Return the listing word for word, as given.

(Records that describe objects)
►
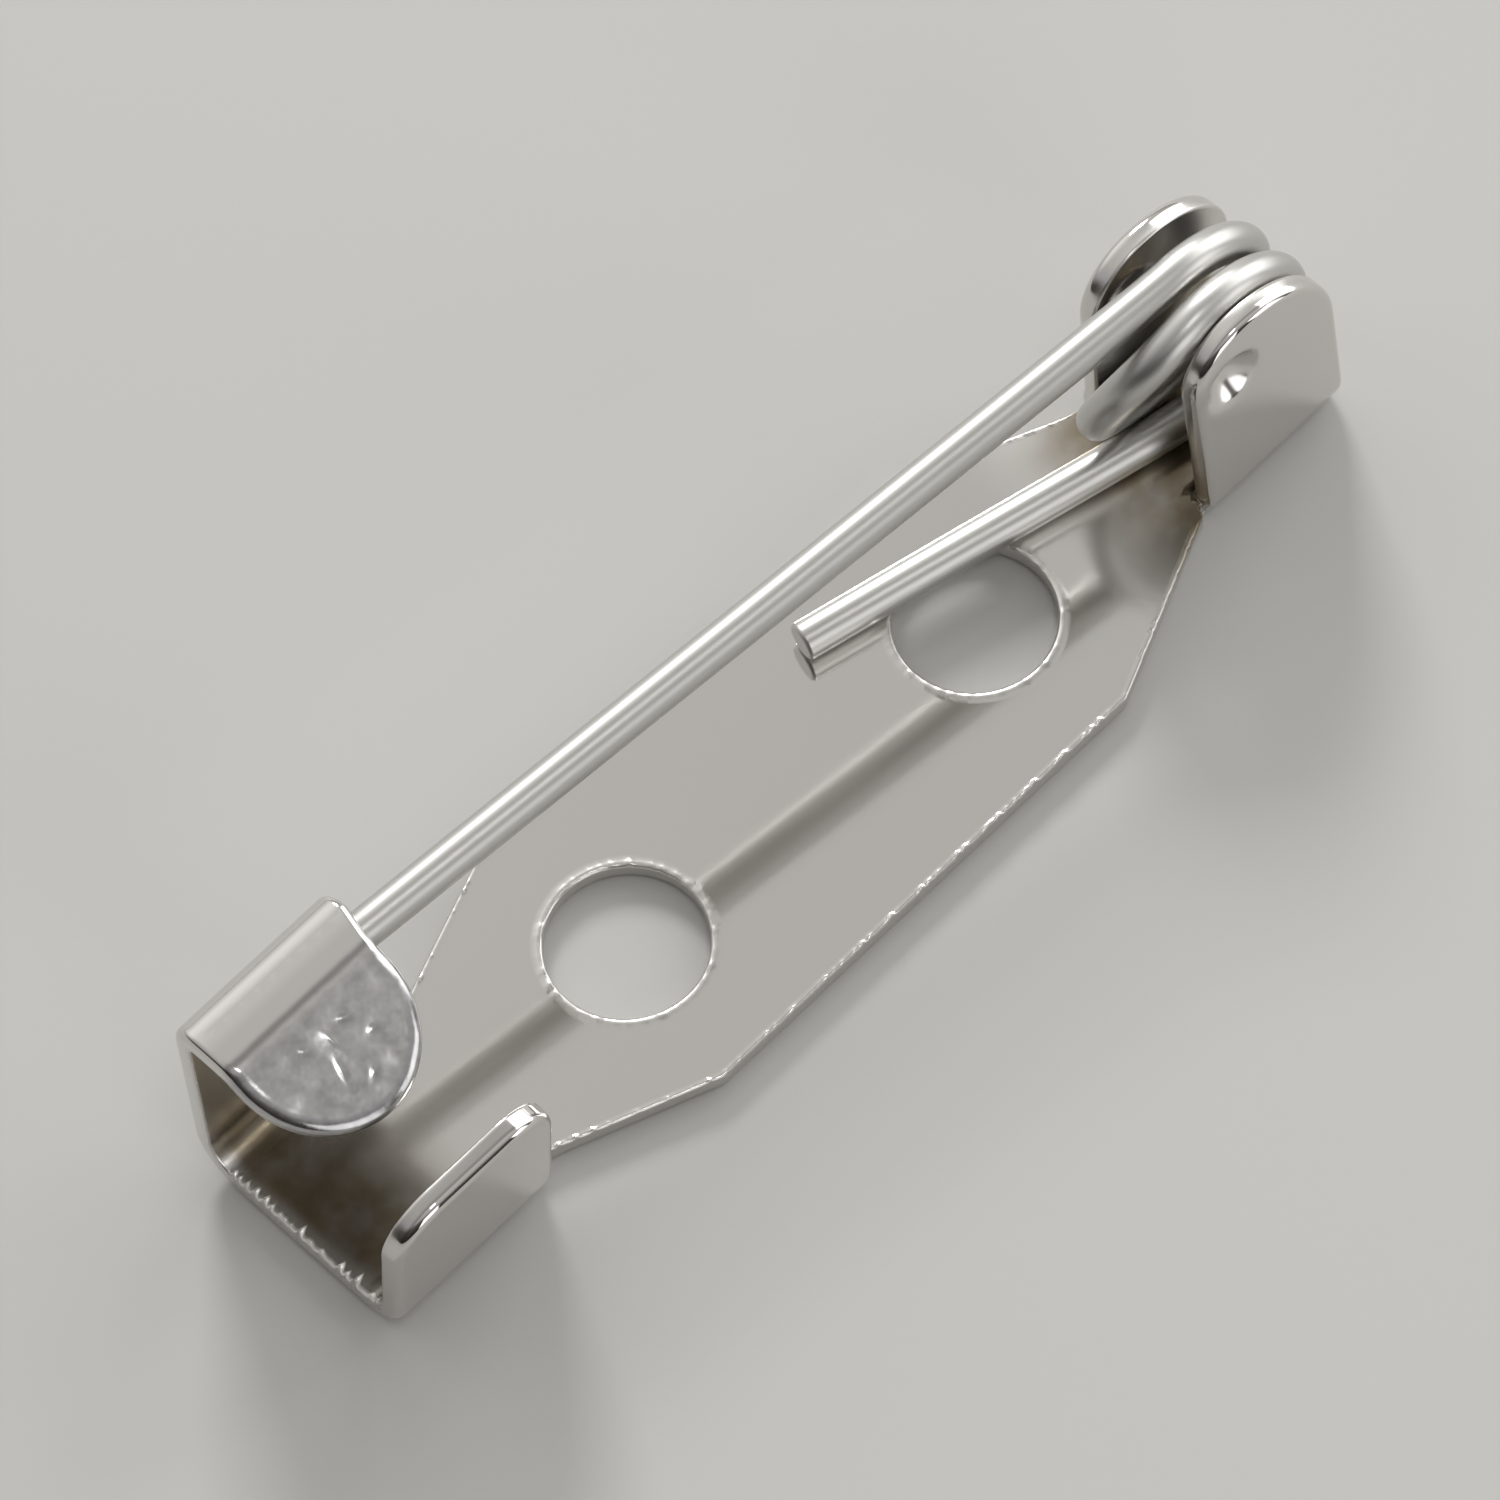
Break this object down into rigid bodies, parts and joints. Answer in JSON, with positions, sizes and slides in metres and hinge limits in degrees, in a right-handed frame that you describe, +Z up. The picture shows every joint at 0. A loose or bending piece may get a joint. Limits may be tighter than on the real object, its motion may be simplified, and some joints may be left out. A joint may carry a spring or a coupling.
{
  "type": "brooch pin finding",
  "caption": "Bar pin back for a brooch: a stamped sheet back with sewing holes, an open hook catch and ears that hold a coiled spring wire pin.",
  "frame": {"origin": "centre of the back on the underside of the plate", "axes": "+X from the hook to the hinge, +Y towards the hook's side, +Z up out of the plate's front"},
  "size_m": [0.02, 0.005, 0.0044],
  "materials": {
    "plated_sheet": "bright nickel plating on stamped sheet",
    "plated_wire": "bright nickel plating on drawn spring wire"
  },
  "bodies": {
    "back": {"back_plate": "plated_sheet"},
    "pin": {"pin_wire": "plated_wire"}
  },
  "joints": [
    {"name": "pin_swing", "type": "hinge", "parent": "back", "child": "pin", "pos_m": [0.00804, 0, 0.0025], "axis": [0, 1, 0], "range_deg": [0, 160], "deforming": ["pin_wire"]}
  ]
}
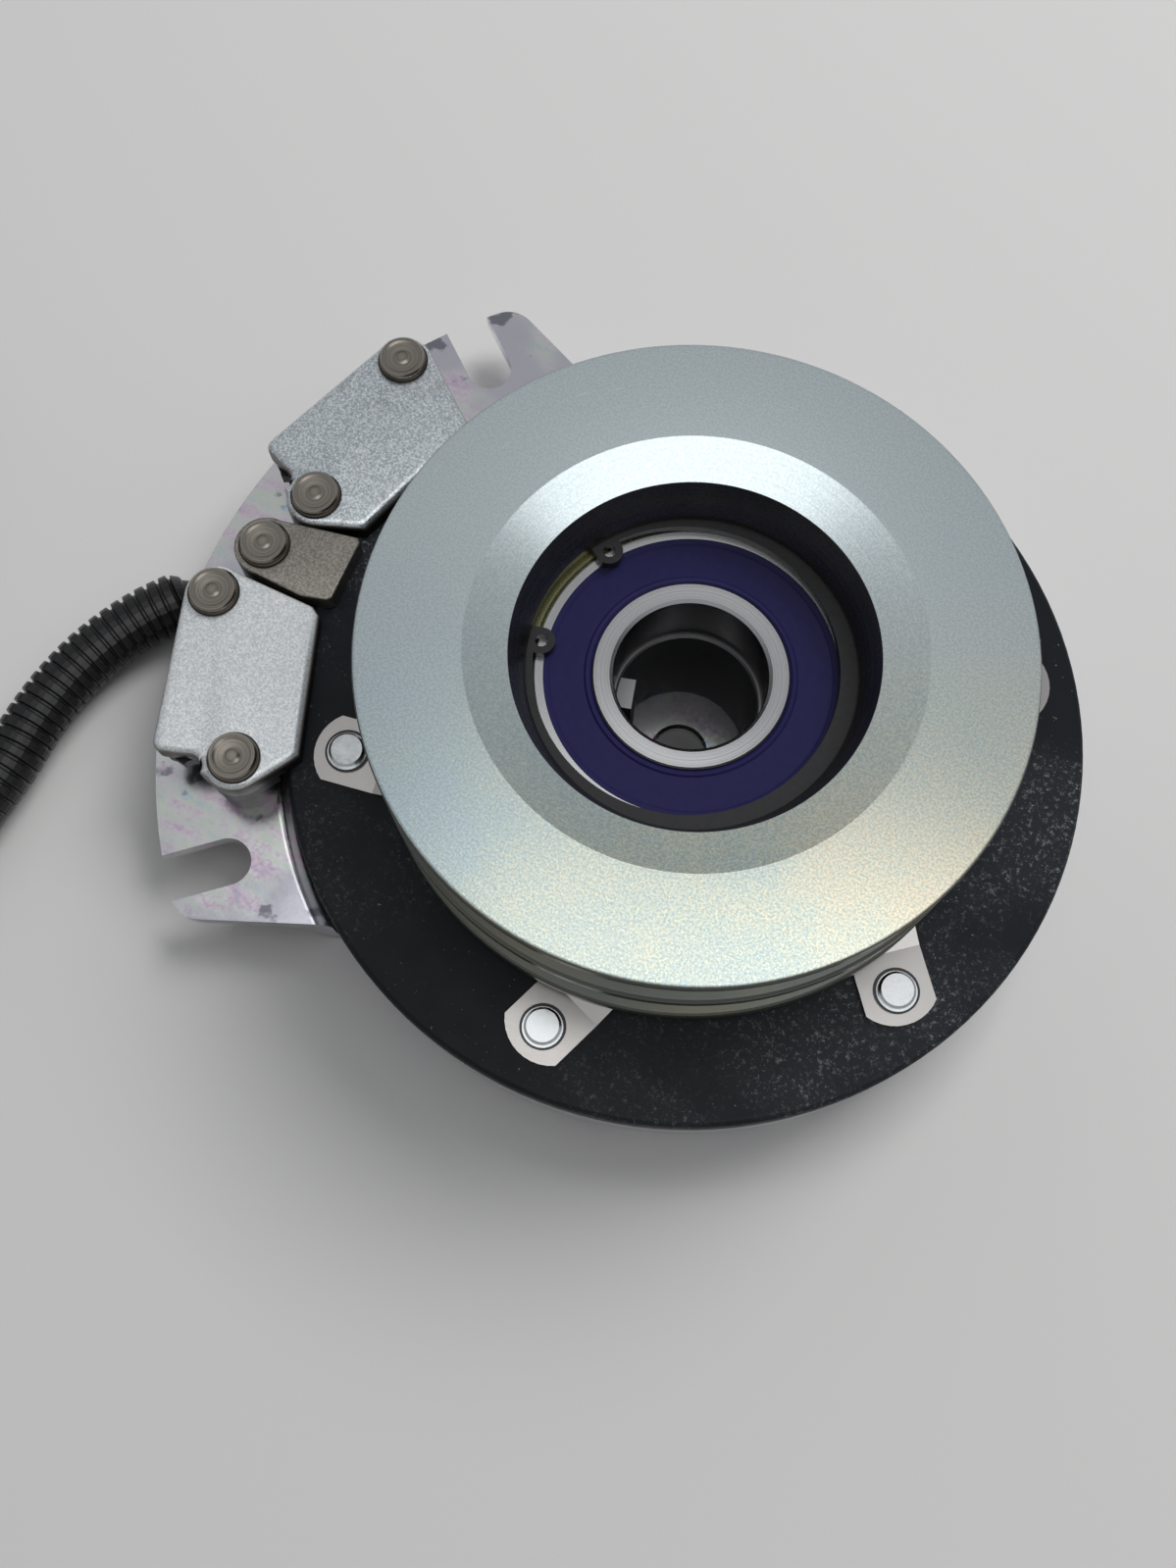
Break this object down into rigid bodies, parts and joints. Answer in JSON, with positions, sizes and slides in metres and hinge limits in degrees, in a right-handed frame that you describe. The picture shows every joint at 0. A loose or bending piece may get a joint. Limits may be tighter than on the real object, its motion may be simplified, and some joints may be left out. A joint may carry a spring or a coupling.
{
  "type": "pto clutch",
  "caption": "Electric power take-off clutch with belt pulley, leaf-spring armature, magnet brake plates, slotted mounting plate and corrugated lead.",
  "frame": {"origin": "on the shaft axis at the hub's lower end, which is the plane that the part stands on", "axes": "+Z along the shaft axis from the field's end towards the pulley's open face; the slotted ear and the brake plates are on the -X side"},
  "size_m": [0.4158, 0.2093, 0.0659],
  "materials": {
    "zinc_steel": "zinc plated, satin",
    "plated_pulley": "yellow and blue zinc plated, turned",
    "black_oxide": "black, satin",
    "bare_steel": "cold rolled",
    "spring_steel": "tempered strip",
    "ground_steel": "ground bearing steel",
    "sintered_steel": "sintered, grained",
    "rivet_steel": "turned",
    "seal_rubber": "nitrile, satin",
    "black_rubber": "matte",
    "ferrite": "dull",
    "cage_nylon": "moulded",
    "bobbin_nylon": "moulded",
    "winding_copper": "enamelled",
    "potting_resin": "cast",
    "conduit_plastic": "corrugated",
    "tin_contact": "tinned"
  },
  "bodies": {
    "field": {"mounting_plate": "zinc_steel", "field_shell": "bare_steel", "coil_bobbin": "bobbin_nylon", "coil_winding": "winding_copper", "coil_potting": "potting_resin", "field_bearing_outer": "ground_steel", "field_bearing_balls": "ground_steel", "field_bearing_cage": "cage_nylon", "field_bearing_seals": "seal_rubber", "brake_plate_upper": "zinc_steel", "brake_plate_lower": "zinc_steel", "keeper_plate": "sintered_steel", "brake_pole_upper": "black_oxide", "brake_pole_lower": "black_oxide", "keeper_pole": "black_oxide", "brake_magnet_upper": "ferrite", "brake_magnet_lower": "ferrite", "rivet_spacers": "black_oxide", "brake_rivets": "rivet_steel", "lead_grommet": "black_rubber", "lead_wires": "conduit_plastic", "conduit": "conduit_plastic", "conduit_tie": "conduit_plastic", "lead_connector": "conduit_plastic", "connector_pins": "tin_contact"},
    "rotor": {"field_bearing_inner": "ground_steel", "rotor_disc": "bare_steel", "rotor_hub": "bare_steel", "hub_washer": "zinc_steel", "hub_snap_ring": "black_oxide", "pulley_bearing_inner": "ground_steel"},
    "pulley": {"pulley": "plated_pulley", "pulley_bearing_outer": "ground_steel", "pulley_bearing_balls": "ground_steel", "pulley_bearing_cage": "cage_nylon", "pulley_bearing_seals": "seal_rubber", "retaining_ring": "black_oxide", "leaf_springs": "spring_steel", "pulley_rivets": "zinc_steel"},
    "armature": {"armature_plate": "black_oxide", "armature_rivets": "zinc_steel"}
  },
  "joints": [
    {"name": "rotor_spin", "type": "hinge", "parent": "field", "child": "rotor", "pos_m": [0, 0, 0], "axis": [0, 0, 1], "continuous": true},
    {"name": "pulley_spin", "type": "hinge", "parent": "rotor", "child": "pulley", "pos_m": [0, 0, 0], "axis": [0, 0, 1], "continuous": true},
    {"name": "armature_slide", "type": "slide", "parent": "pulley", "child": "armature", "axis": [0, 0, -1], "range_m": [0, 0.00045], "stiffness_N_per_m": 40000, "springref_m": -0.001, "deforming": ["leaf_springs"]}
  ]
}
◄
● **Output of the exercise**:
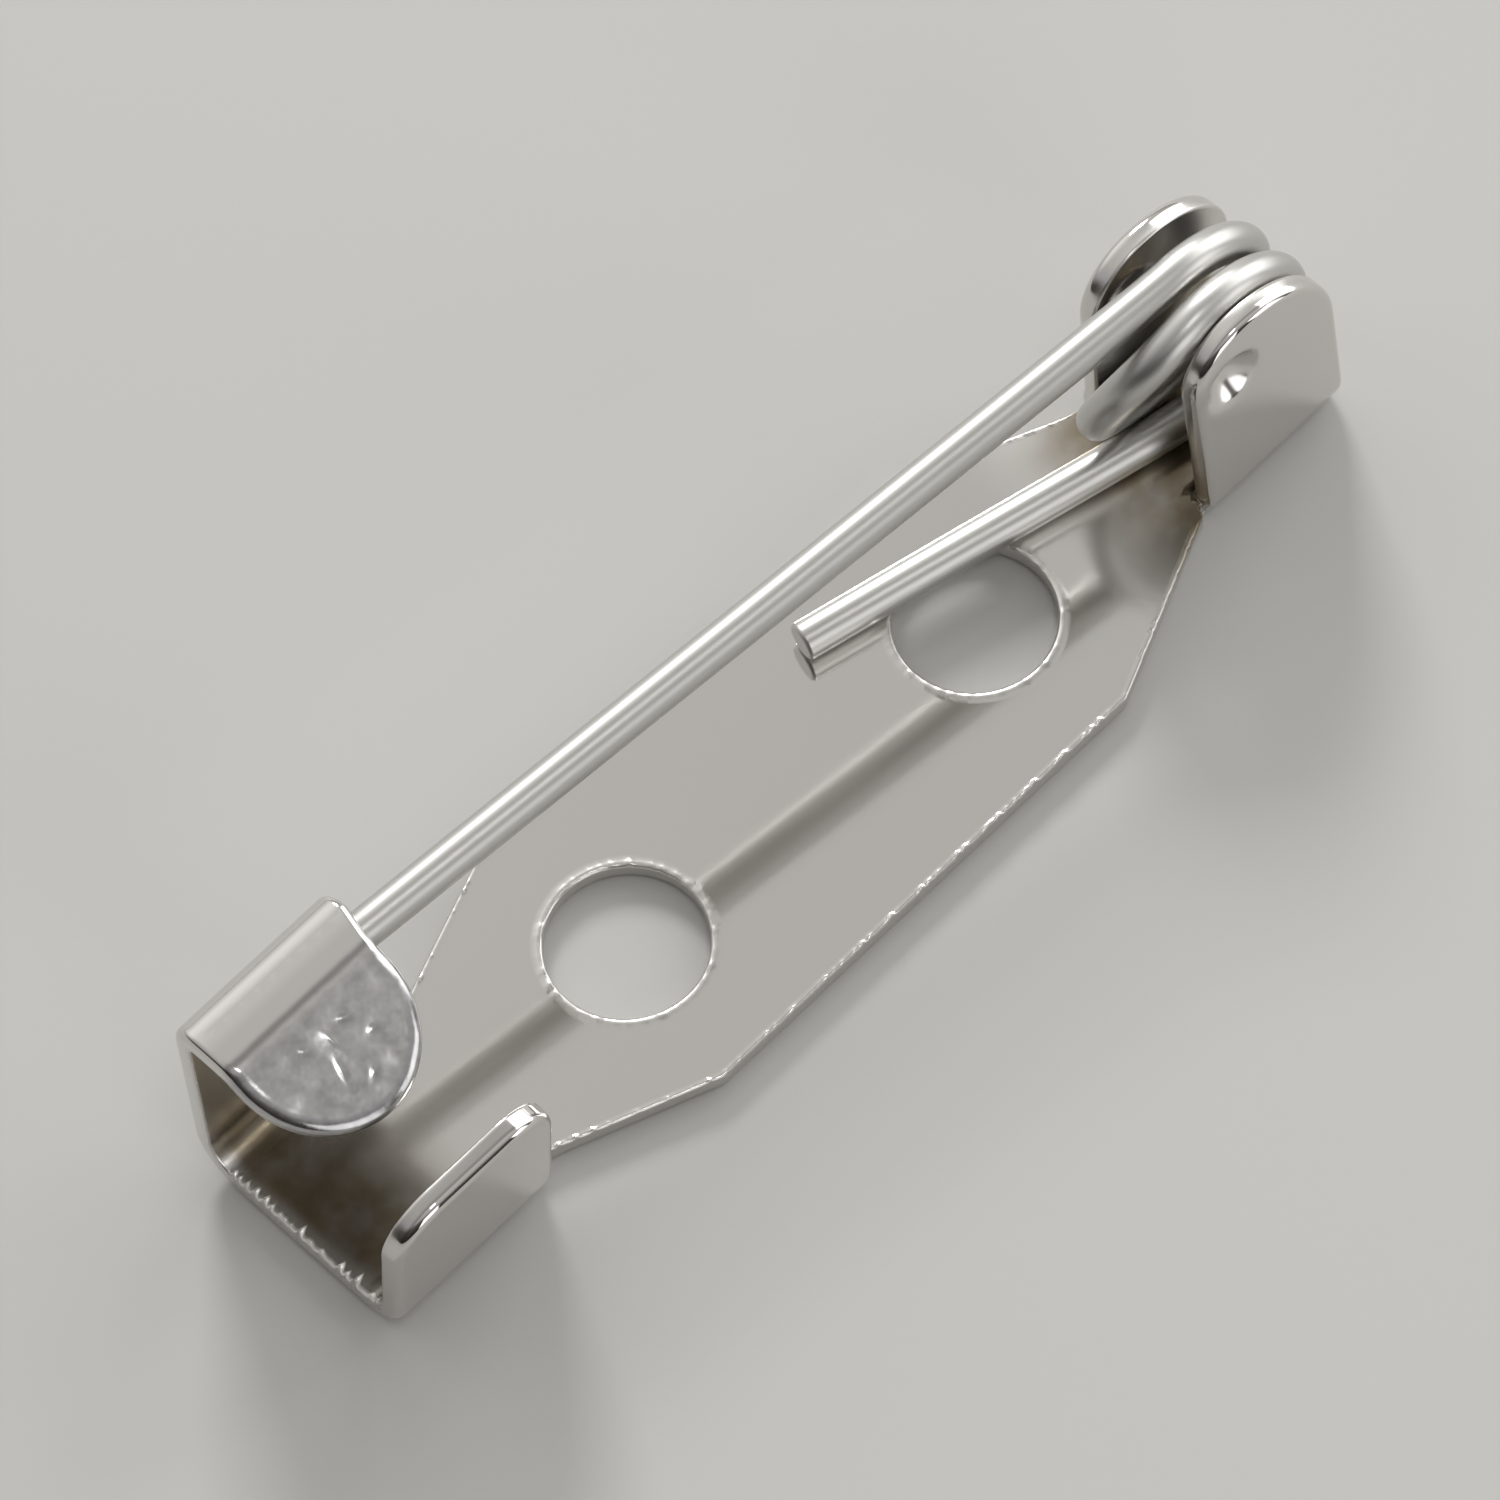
Break this object down into rigid bodies, parts and joints. Answer in JSON, with positions, sizes and slides in metres and hinge limits in degrees, in a right-handed frame that you describe, +Z up. The picture shows every joint at 0. A loose or bending piece may get a joint. Limits may be tighter than on the real object, its motion may be simplified, and some joints may be left out. A joint may carry a spring or a coupling.
{
  "type": "brooch pin finding",
  "caption": "Bar pin back for a brooch: a stamped sheet back with sewing holes, an open hook catch and ears that hold a coiled spring wire pin.",
  "frame": {"origin": "centre of the back on the underside of the plate", "axes": "+X from the hook to the hinge, +Y towards the hook's side, +Z up out of the plate's front"},
  "size_m": [0.02, 0.005, 0.0044],
  "materials": {
    "plated_sheet": "bright nickel plating on stamped sheet",
    "plated_wire": "bright nickel plating on drawn spring wire"
  },
  "bodies": {
    "back": {"back_plate": "plated_sheet"},
    "pin": {"pin_wire": "plated_wire"}
  },
  "joints": [
    {"name": "pin_swing", "type": "hinge", "parent": "back", "child": "pin", "pos_m": [0.00804, 0, 0.0025], "axis": [0, 1, 0], "range_deg": [0, 160], "deforming": ["pin_wire"]}
  ]
}
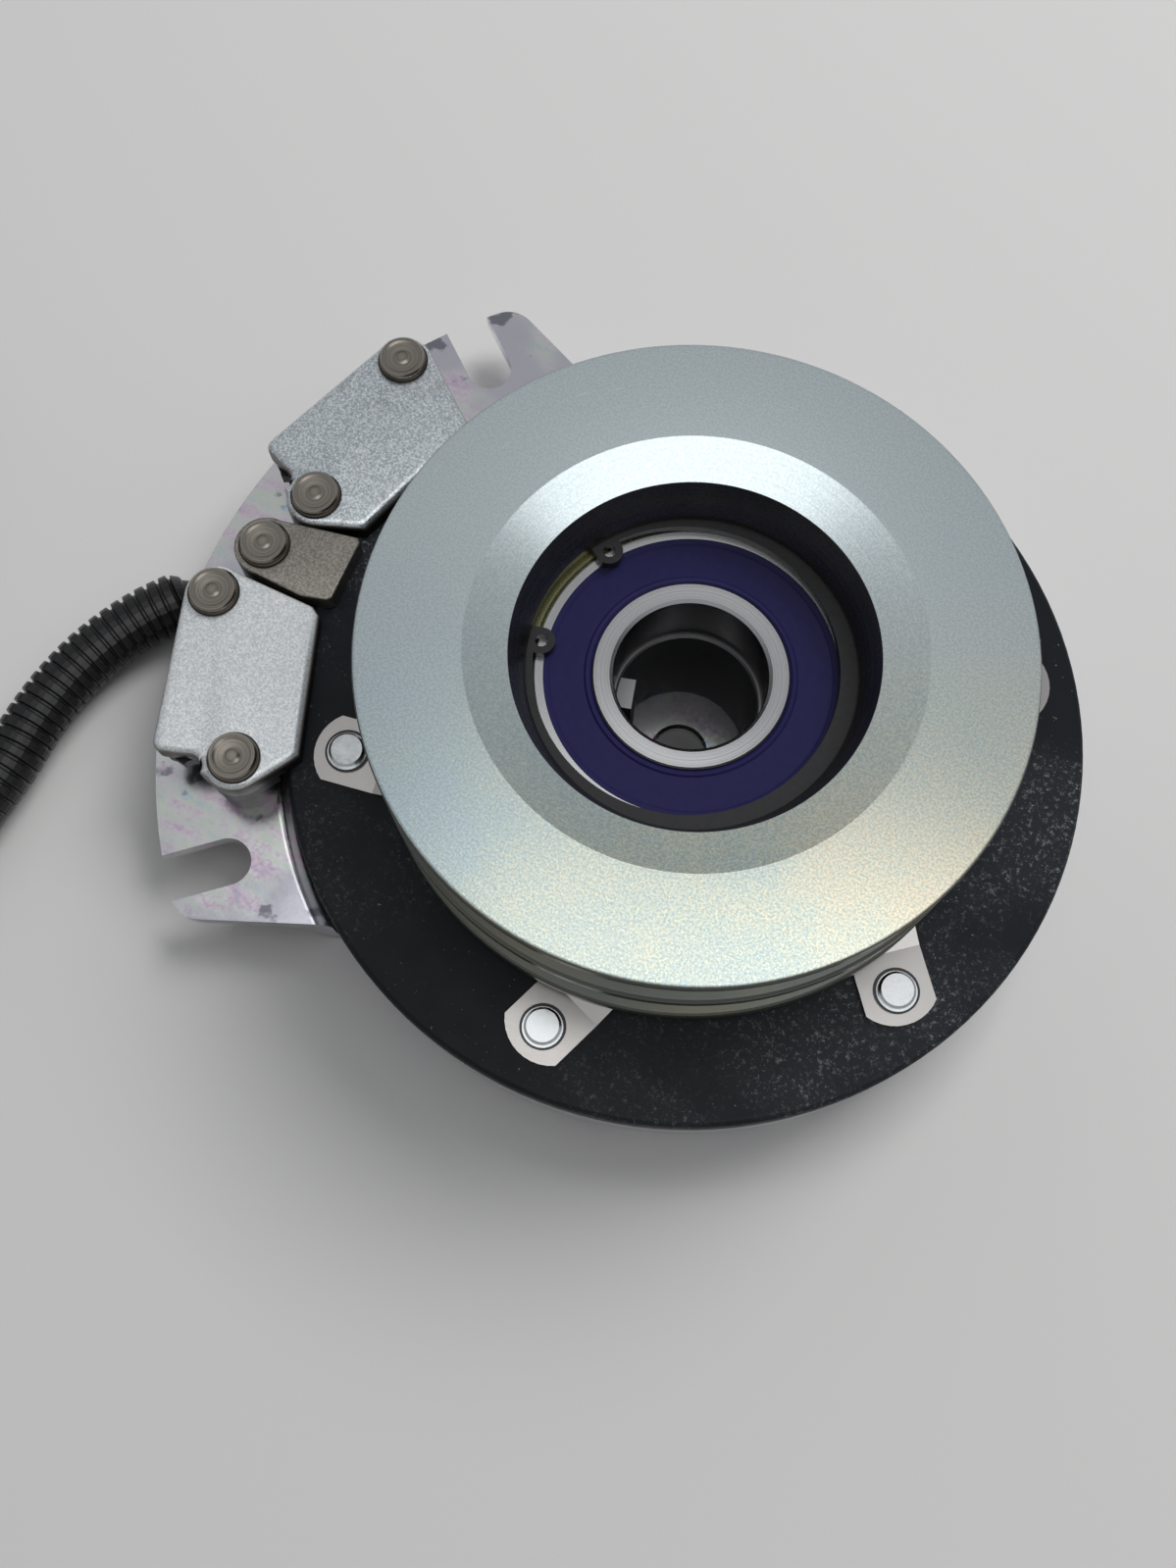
Break this object down into rigid bodies, parts and joints. Answer in JSON, with positions, sizes and slides in metres and hinge limits in degrees, in a right-handed frame that you describe. The picture shows every joint at 0. A loose or bending piece may get a joint. Limits may be tighter than on the real object, its motion may be simplified, and some joints may be left out. A joint may carry a spring or a coupling.
{
  "type": "pto clutch",
  "caption": "Electric power take-off clutch with belt pulley, leaf-spring armature, magnet brake plates, slotted mounting plate and corrugated lead.",
  "frame": {"origin": "on the shaft axis at the hub's lower end, which is the plane that the part stands on", "axes": "+Z along the shaft axis from the field's end towards the pulley's open face; the slotted ear and the brake plates are on the -X side"},
  "size_m": [0.4158, 0.2093, 0.0659],
  "materials": {
    "zinc_steel": "zinc plated, satin",
    "plated_pulley": "yellow and blue zinc plated, turned",
    "black_oxide": "black, satin",
    "bare_steel": "cold rolled",
    "spring_steel": "tempered strip",
    "ground_steel": "ground bearing steel",
    "sintered_steel": "sintered, grained",
    "rivet_steel": "turned",
    "seal_rubber": "nitrile, satin",
    "black_rubber": "matte",
    "ferrite": "dull",
    "cage_nylon": "moulded",
    "bobbin_nylon": "moulded",
    "winding_copper": "enamelled",
    "potting_resin": "cast",
    "conduit_plastic": "corrugated",
    "tin_contact": "tinned"
  },
  "bodies": {
    "field": {"mounting_plate": "zinc_steel", "field_shell": "bare_steel", "coil_bobbin": "bobbin_nylon", "coil_winding": "winding_copper", "coil_potting": "potting_resin", "field_bearing_outer": "ground_steel", "field_bearing_balls": "ground_steel", "field_bearing_cage": "cage_nylon", "field_bearing_seals": "seal_rubber", "brake_plate_upper": "zinc_steel", "brake_plate_lower": "zinc_steel", "keeper_plate": "sintered_steel", "brake_pole_upper": "black_oxide", "brake_pole_lower": "black_oxide", "keeper_pole": "black_oxide", "brake_magnet_upper": "ferrite", "brake_magnet_lower": "ferrite", "rivet_spacers": "black_oxide", "brake_rivets": "rivet_steel", "lead_grommet": "black_rubber", "lead_wires": "conduit_plastic", "conduit": "conduit_plastic", "conduit_tie": "conduit_plastic", "lead_connector": "conduit_plastic", "connector_pins": "tin_contact"},
    "rotor": {"field_bearing_inner": "ground_steel", "rotor_disc": "bare_steel", "rotor_hub": "bare_steel", "hub_washer": "zinc_steel", "hub_snap_ring": "black_oxide", "pulley_bearing_inner": "ground_steel"},
    "pulley": {"pulley": "plated_pulley", "pulley_bearing_outer": "ground_steel", "pulley_bearing_balls": "ground_steel", "pulley_bearing_cage": "cage_nylon", "pulley_bearing_seals": "seal_rubber", "retaining_ring": "black_oxide", "leaf_springs": "spring_steel", "pulley_rivets": "zinc_steel"},
    "armature": {"armature_plate": "black_oxide", "armature_rivets": "zinc_steel"}
  },
  "joints": [
    {"name": "rotor_spin", "type": "hinge", "parent": "field", "child": "rotor", "pos_m": [0, 0, 0], "axis": [0, 0, 1], "continuous": true},
    {"name": "pulley_spin", "type": "hinge", "parent": "rotor", "child": "pulley", "pos_m": [0, 0, 0], "axis": [0, 0, 1], "continuous": true},
    {"name": "armature_slide", "type": "slide", "parent": "pulley", "child": "armature", "axis": [0, 0, -1], "range_m": [0, 0.00045], "stiffness_N_per_m": 40000, "springref_m": -0.001, "deforming": ["leaf_springs"]}
  ]
}